* begin Supplied data *

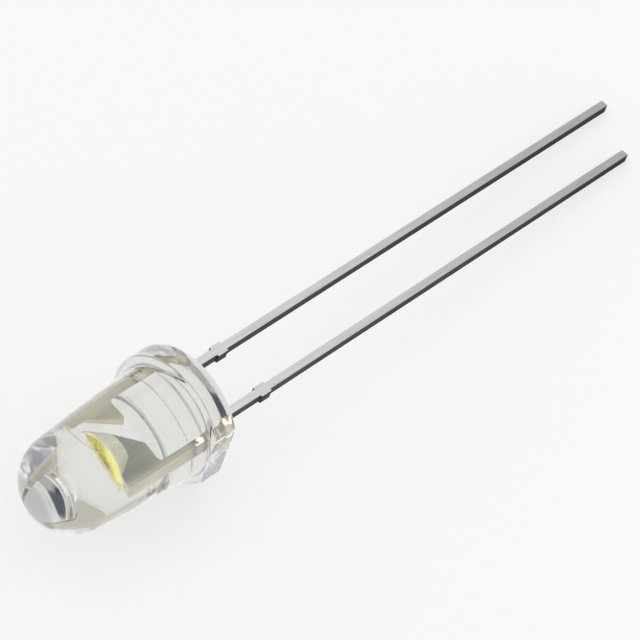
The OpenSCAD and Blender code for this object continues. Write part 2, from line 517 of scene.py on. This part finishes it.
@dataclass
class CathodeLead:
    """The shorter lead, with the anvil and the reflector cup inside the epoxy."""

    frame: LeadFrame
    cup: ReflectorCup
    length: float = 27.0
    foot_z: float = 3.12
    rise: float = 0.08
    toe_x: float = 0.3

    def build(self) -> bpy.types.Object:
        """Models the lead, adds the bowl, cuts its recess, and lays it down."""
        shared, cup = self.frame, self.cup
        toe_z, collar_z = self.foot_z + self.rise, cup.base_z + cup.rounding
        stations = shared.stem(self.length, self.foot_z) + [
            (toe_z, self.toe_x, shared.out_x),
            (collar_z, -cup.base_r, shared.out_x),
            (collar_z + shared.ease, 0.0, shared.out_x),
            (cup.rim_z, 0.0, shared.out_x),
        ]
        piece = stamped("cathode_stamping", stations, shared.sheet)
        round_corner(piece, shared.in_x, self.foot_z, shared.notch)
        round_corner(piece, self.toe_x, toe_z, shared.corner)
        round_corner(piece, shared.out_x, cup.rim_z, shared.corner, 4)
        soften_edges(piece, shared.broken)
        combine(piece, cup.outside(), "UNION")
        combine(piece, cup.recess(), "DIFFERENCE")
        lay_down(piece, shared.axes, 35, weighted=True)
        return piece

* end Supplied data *

• [The task]: Reproduce exactly, please, only the lines from the start of the data above to the line that contains "toe_x: float = 0.3", with both ends kept.

• [The output]:
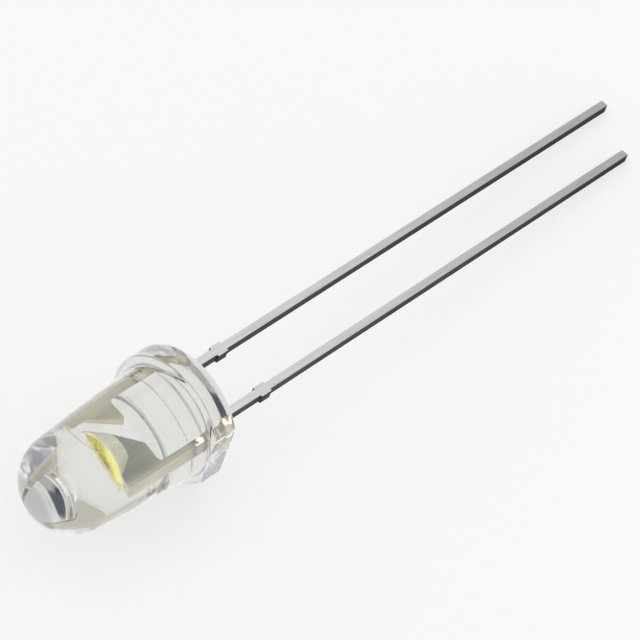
The OpenSCAD and Blender code for this object continues. Write part 2, from line 517 of scene.py on. This part finishes it.
@dataclass
class CathodeLead:
    """The shorter lead, with the anvil and the reflector cup inside the epoxy."""

    frame: LeadFrame
    cup: ReflectorCup
    length: float = 27.0
    foot_z: float = 3.12
    rise: float = 0.08
    toe_x: float = 0.3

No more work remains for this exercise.